Application of the 20 percent reduction in rent reflected in the amendment to the correct square footage does not constitute a reformation of the lease as contended by landlord. Both the lease and the amendment contemplate rent is to be calculated on a square footage basis. Both parties acknowledged rent was to be computed on that basis. Once the court determined it was the intent of the parties to provide for a 20 percent reduction in the rent by way of the amendment to the lease because of the difficulties encountered with the liquor license, it became a mere mathematical exercise to determine the amount of rent owed.

The judgment is affirmed. Respondent shall recover its costs and fees on appeal.

Sills, P. J., and Sonenshine, J., concurred.

FN *. Judge of the Orange Superior Court sitting under assignment by the Chairperson of the Judicial Council.

FN *. Judge of the Orange County Superior Court sitting under assignment by Chairperson of the Judicial Council.

FN 1. After the action was commenced, respondent paid the sum of $39,000 to appellant as a condition for the setting aside of its default.

FN 2. Respondents also were awarded costs and attorney fees in the amount of $23,325.25 in the action.

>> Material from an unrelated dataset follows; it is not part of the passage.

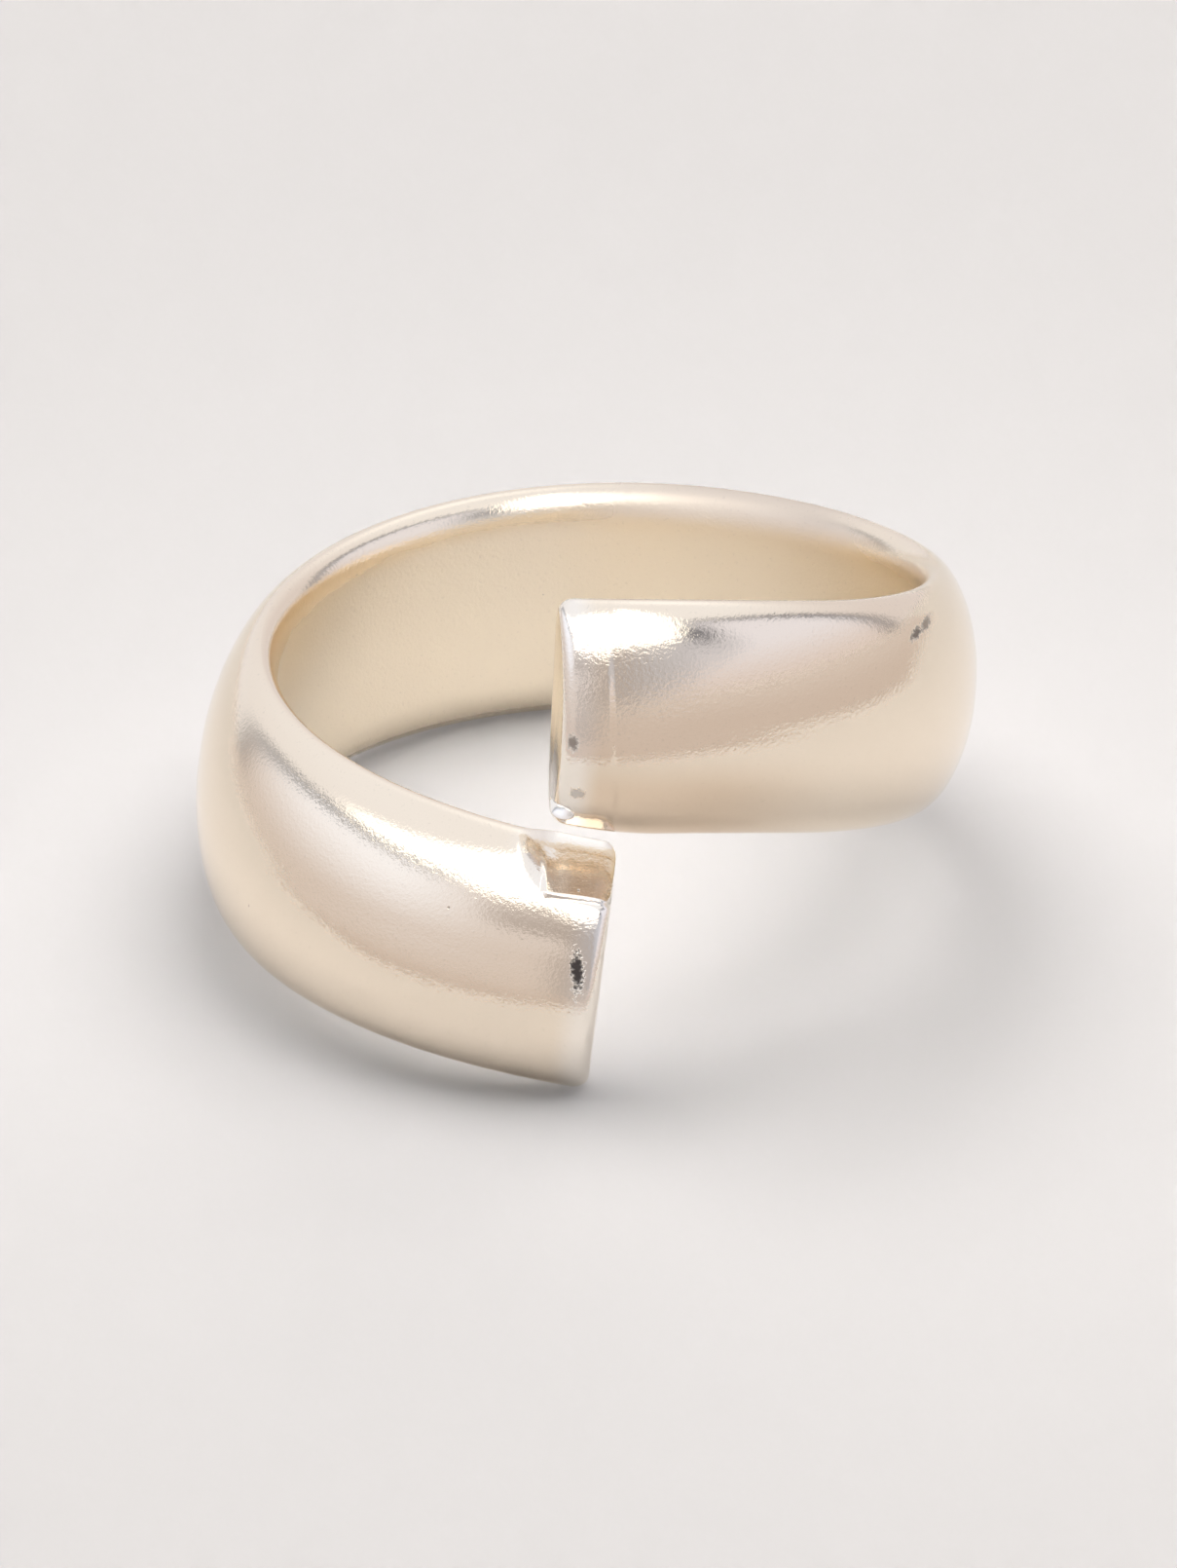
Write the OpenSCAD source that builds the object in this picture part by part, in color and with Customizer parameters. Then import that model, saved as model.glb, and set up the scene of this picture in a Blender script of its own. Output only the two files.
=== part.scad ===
/* [Band] */
// width of the band from rim to rim, mm
band_width = 6.7; // [5.5:0.1:7]
// thickness at the crown of the domed face, mm
crown_thickness = 1.8; // [1.4:0.1:2.4]
// thickness left at the two rims, mm
rim_thickness = 0.6; // [0.4:0.05:0.8]
// fullness of the domed face: 2 is an ellipse, less is steeper at the crown
dome_fullness = 1.7; // [1.5:0.05:2.4]
// how far across the inner wall its worn rims are rounded, mm
inner_rim_round = 1.2; // [0.2:0.1:1.6]

/* [Wrap] */
// inside diameter of the ring, mm
inner_diameter = 17.3; // [15:0.1:21]
// rise of the band over one whole turn, mm
turn_rise = 7.7; // [7.5:0.1:9]
// how much the rise is saved up for the two ends, mm
end_rise = 0.2; // [0:0.05:1]
// unevenness of the rise between the two halves, mm
half_rise = 0.1; // [0:0.05:0.4]
// how much the front and back stand above the two sides, mm
side_drop = 0.16; // [0:0.02:0.2]
// how far the high end dips below that rise, mm
high_end_dip = 0.8; // [0:0.05:0.8]
// outward lean of the band's lower rim at the low end, degrees
low_end_lean = 8; // [0:0.5:12]
// outward lean of the band's lower rim at the high end, degrees
high_end_lean = -2; // [-8:0.5:5]
// how much the lean swings twice in a turn, degrees
lean_swing = 2.5; // [0:0.5:4]

/* [Ends] */
// how far the low end runs past the front, degrees
low_end_overlap = 5.4; // [2:0.1:8]
// how far the high end runs past the front, degrees
high_end_overlap = 6.6; // [2:0.1:8]
// slant of the low end's cut across the width, degrees
low_end_slant = -4; // [-12:0.5:5]
// slant of the low end's cut through the thickness, degrees
low_end_bevel = 5.5; // [-12:0.5:12]
// slant of the high end's cut across the width, degrees
high_end_slant = 0.5; // [-12:0.5:5]
// slant of the high end's cut through the thickness, degrees
high_end_bevel = -15.5; // [-16:0.5:12]
// how much of the lower rim is worn away at the high end, mm
high_end_trim = 0.4; // [0:0.05:0.6]
// how far up the width the low end's worn facet starts, mm
facet_start = 1.9; // [1.5:0.1:2.4]
// slope of the low end's worn facet, degrees
facet_slope = 43.5; // [30:0.5:46]
// how far the low end's facet reaches along the band, degrees
facet_reach = 9; // [6:0.5:16]
// rounding of the ends' corners across the width, mm
end_corner_round = 0.4; // [0.1:0.05:0.6]
// rounding of the ends' edges along the band and through its thickness, mm
end_edge_round = 0.25; // [0.1:0.05:0.3]

/* [Hidden] */
inner_radius = inner_diameter / 2;
turn_start = -low_end_overlap;
turn_end = 360 + high_end_overlap;
cut_fade_turn = 30;
dip_turn = 45;
facet_fade_turn = 7;
facet_rim_left = 0.1;
trim_turn = 20;
end_edge_turn = end_edge_round / inner_radius * 180 / PI;

turn_steps = 110;
end_steps = 4;
dome_steps = 16;
rim_steps = 3;
wall_steps = 6;

// bottom rim angles on which the ring lies beside the low end, degrees
lie_near = 172;
lie_far = 184;

// section of the band: x runs up its width, y outward from the inner wall
dome = [
    for (i = [0 : dome_steps])
        let (a = 180 * i / dome_steps, c = cos(a), s = sin(a))
        [
            band_width / 2 * sign(c) * pow(abs(c), 2 / dome_fullness),
            rim_thickness + (crown_thickness - rim_thickness) * pow(abs(s), 2 / dome_fullness)
        ]
];
low_rim = [
    for (i = [1 : rim_steps])
        let (a = 90 * i / rim_steps)
        [
            -band_width / 2 + inner_rim_round * (1 - cos(a)),
            rim_thickness * (1 - sin(a))
        ]
];
inner_wall = [
    for (i = [1 : wall_steps - 1])
        [(band_width / 2 - inner_rim_round) * (2 * i / wall_steps - 1), 0]
];
high_rim = [for (i = [rim_steps : -1 : 1]) [-low_rim[i - 1].x, low_rim[i - 1].y]];
section = concat(dome, low_rim, inner_wall, high_rim);
section_count = len(section);

// stations along the band: angle, and how much its ends' rounding takes off the section
end_stations = [
    for (i = [0 : end_steps - 1])
        let (a = 90 * i / end_steps)
        [end_edge_turn * (1 - cos(a)), 1 - sin(a)]
];
body_start = turn_start + end_edge_turn;
body_end = turn_end - end_edge_turn;
stations = concat(
    [for (e = end_stations) [turn_start + e[0], e[1]]],
    [for (i = [0 : turn_steps]) [body_start + (body_end - body_start) * i / turn_steps, 0]],
    [for (i = [end_steps - 1 : -1 : 0]) [turn_end - end_stations[i][0], end_stations[i][1]]]
);

function taken_in(p, amount) = [
    p.x * (1 - 2 * end_corner_round * amount / band_width),
    crown_thickness / 2 + (p.y - crown_thickness / 2) * (1 - 2 * end_edge_round * amount / crown_thickness)
];

function dome_height(x) =
    rim_thickness + (crown_thickness - rim_thickness)
        * pow(1 - pow(abs(x) * 2 / band_width, dome_fullness), 1 / dome_fullness);

function facet_height(x) =
    max(facet_rim_left, dome_height(facet_start) - (x - facet_start) * tan(facet_slope));

// the upper shoulder, worn flat next to the low end
function faceted(turn, p) =
    let (
        t = max(0, min(1, (turn - turn_start - facet_reach) / facet_fade_turn)),
        amount = 1 - t * t * (3 - 2 * t),
        rim_share = min(1, facet_height(band_width / 2) / rim_thickness),
        lower = p.y > rim_thickness ? min(p.y, facet_height(p.x)) : p.y * rim_share
    )
    p.x <= facet_start ? p : [p.x, p.y + (lower - p.y) * amount];

// 1 at an end, easing to 0 over the turn in which the slant of its cut fades out
function fade(turn) =
    let (t = max(0, min(1, turn / cut_fade_turn)))
    1 - t * t * (3 - 2 * t);

function cut_shift(turn, p) =
    (fade(turn - turn_start) * (p.x * tan(low_end_slant) + p.y * tan(low_end_bevel))
        + fade(turn_end - turn) * (p.x * tan(high_end_slant) + p.y * tan(high_end_bevel)))
    / inner_radius * 180 / PI;

// 1 at the high end, easing to 0 over the turn given
function near_high_end(turn, over) = pow(max(0, 1 - (turn_end - turn) / over), 2);

// the section's height with the lower rim worn away towards the high end
function worn(turn, x) =
    x + high_end_trim * (1 / 2 - x / band_width) * near_high_end(turn, trim_turn);

// a point of the section carried round the wrap: the front is 0 degrees, the ring's left side 90
function wrapped(turn, p) =
    let (
        x = worn(turn, p.x),
        a = turn + cut_shift(turn, [x, p.y]),
        half = (a - 180) / 180,
        height = turn_rise * half / 2 + end_rise * sin(a) - half_rise * sin(2 * a)
            + side_drop * cos(2 * a) - high_end_dip * near_high_end(turn, dip_turn),
        lean = (low_end_lean + high_end_lean) / 2 + (high_end_lean - low_end_lean) / 2 * half
            + lean_swing * sin(2 * a),
        reach = inner_radius - x * sin(lean) + p.y * cos(lean)
    )
    [-reach * sin(a), -reach * cos(a), height + x * cos(lean) + p.y * sin(lean)];

function unit(v) = v / norm(v);

// the ring lies on its low end and on the bottom rim at the back
rim_corner = [-band_width / 2, rim_thickness];
rest_low = wrapped(turn_start, rim_corner);
rest_near = wrapped(lie_near, rim_corner);
rest_far = wrapped(lie_far, rim_corner);
floor_up = unit(cross(rest_far - rest_low, rest_near - rest_low));
side_axis = unit(cross([0, 1, 0], floor_up));
front_axis = cross(floor_up, side_axis);

function laid(p) = [p * side_axis, p * front_axis, p * floor_up];

laid_points = [
    for (s = stations)
        for (p = section)
            laid(wrapped(s[0], taken_in(faceted(s[0], p), s[1])))
];
xs = [for (p = laid_points) p.x];
ys = [for (p = laid_points) p.y];
zs = [for (p = laid_points) p.z];
centre_shift = [(min(xs) + max(xs)) / 2, (min(ys) + max(ys)) / 2, min(zs)];
band_points = [for (p = laid_points) p - centre_shift];

station_count = len(stations);
side_faces = [
    for (s = [0 : station_count - 2])
        for (i = [0 : section_count - 1])
            let (
                j = (i + 1) % section_count,
                near = s * section_count,
                far = near + section_count
            )
            each [[near + i, near + j, far + j], [near + i, far + j, far + i]]
];
low_cap = [for (i = [section_count - 1 : -1 : 0]) i];
high_cap = [for (i = [0 : section_count - 1]) (station_count - 1) * section_count + i];

module band() {
    color([0.86, 0.83, 0.79])
        polyhedron(points = band_points, faces = concat(side_faces, [low_cap, high_cap]), convexity = 6);
}

band();
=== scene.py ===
from math import cos, degrees, pi, radians, sin, sqrt, tan

import bpy
from mathutils import Matrix, Vector


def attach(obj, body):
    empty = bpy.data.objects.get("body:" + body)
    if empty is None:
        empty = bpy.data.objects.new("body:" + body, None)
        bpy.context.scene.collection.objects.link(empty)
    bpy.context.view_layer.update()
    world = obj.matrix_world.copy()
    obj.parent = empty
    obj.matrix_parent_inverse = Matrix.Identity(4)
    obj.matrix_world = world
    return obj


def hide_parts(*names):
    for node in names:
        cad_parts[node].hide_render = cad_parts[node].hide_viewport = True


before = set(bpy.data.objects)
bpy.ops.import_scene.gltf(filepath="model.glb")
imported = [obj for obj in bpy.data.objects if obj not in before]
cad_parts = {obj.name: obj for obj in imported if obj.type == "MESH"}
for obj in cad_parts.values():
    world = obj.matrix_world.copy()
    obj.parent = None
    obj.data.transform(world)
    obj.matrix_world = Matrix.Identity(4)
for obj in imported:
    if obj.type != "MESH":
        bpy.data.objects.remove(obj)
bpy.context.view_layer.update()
scene = bpy.context.scene
mm = 0.001


# A shader socket for plain sums: wire * 2 + other adds the Math nodes
class Wire:
    def __init__(self, tree, socket=None):
        self.tree = tree
        self.socket = socket

    def node(self, kind, settings=None, values=None, output=0):
        made = self.tree.nodes.new("ShaderNode" + kind)
        for name, value in (settings or {}).items():
            setattr(made, name, value)
        for name, value in (values or {}).items():
            if isinstance(value, Wire):
                self.tree.links.new(value.socket, made.inputs[name])
            else:
                made.inputs[name].default_value = value
        return Wire(self.tree, made.outputs[output] if len(made.outputs) else None)

    # another output of the same node
    def also(self, output):
        return Wire(self.tree, self.socket.node.outputs[output])

    def math(self, operation, first, second=0.0):
        return self.node("Math", {"operation": operation}, {0: first, 1: second})

    def __add__(self, other):
        return self.math("ADD", self, other)

    __radd__ = __add__

    def __sub__(self, other):
        return self.math("SUBTRACT", self, other)

    def __rsub__(self, other):
        return self.math("SUBTRACT", other, self)

    def __mul__(self, other):
        return self.math("MULTIPLY", self, other)

    __rmul__ = __mul__

    def __truediv__(self, other):
        return self.math("DIVIDE", self, other)

    def __rtruediv__(self, other):
        return self.math("DIVIDE", other, self)

    def __pow__(self, other):
        return self.math("POWER", self, other)

    def __rpow__(self, other):
        return self.math("POWER", other, self)

    def __abs__(self):
        return self.math("ABSOLUTE", self)

    # 0 at low, 1 at high, eased between
    def step(self, low, high):
        return self.node(
            "MapRange",
            {"interpolation_type": "SMOOTHSTEP"},
            {"Value": self, "From Min": low, "From Max": high},
        )

    # 1 between two edges, each eased from its first value to its second
    def between(self, rise, fall):
        return self.step(*rise) * (1 - self.step(*fall))

    # a bell of height 1 around a middle value
    def bell(self, middle, width):
        away = (self - middle) / width
        return self.math("EXPONENT", away * away * -1)

    # a colour between two, by this value
    def blend(self, first, second):
        rgba = lambda colour: colour if isinstance(colour, Wire) else (*colour, 1)
        ends = {0: self, 6: rgba(first), 7: rgba(second)}
        return self.node("Mix", {"data_type": "RGBA"}, ends, 2)


def newTree(owner):
    owner.use_nodes = True
    owner.node_tree.nodes.clear()
    return Wire(owner.node_tree)


cameraSettings = {  # matched to the outline of the ring
    "place": (12.45, -362.03, 227.83),  # mm
    "right": (0.9994, 0.0143, -0.0322),
    "up": (0.0198, 0.5278, 0.8492),
    "lens": 480.5,  # mm, on a sensor 36 mm wide
    "sensor": 36,
    "clip": (0.01, 10),  # m
}


def makeCamera():
    data = bpy.data.cameras.new("camera")
    data.sensor_fit = "HORIZONTAL"
    data.sensor_width = cameraSettings["sensor"]
    data.lens = cameraSettings["lens"]
    data.clip_start, data.clip_end = cameraSettings["clip"]
    camera = bpy.data.objects.new("camera", data)
    right = Vector(cameraSettings["right"]).normalized()
    back = right.cross(Vector(cameraSettings["up"])).normalized()
    up = back.cross(right)
    turn = Matrix((right, up, back)).transposed().to_4x4()
    camera.matrix_world = Matrix.Translation(Vector(cameraSettings["place"]) * mm) @ turn
    scene.collection.objects.link(camera)
    scene.camera = camera
    print("camera in place")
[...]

Cases such as Paul v. Milk Depots, Inc. (1964) 62 Cal. 2d 129, 134 [41 Cal. Rptr. 468, 396 P.2d 924] note that "... an appeal will not be retained solely to decide the question of liability for costs." We interpret this direction as granting discretion to the appellate court to refuse to decide a moot case where the only remaining issue is costs. In view of the amount of the costs herein, we would question the wisdom of mechanically denying review on this basis.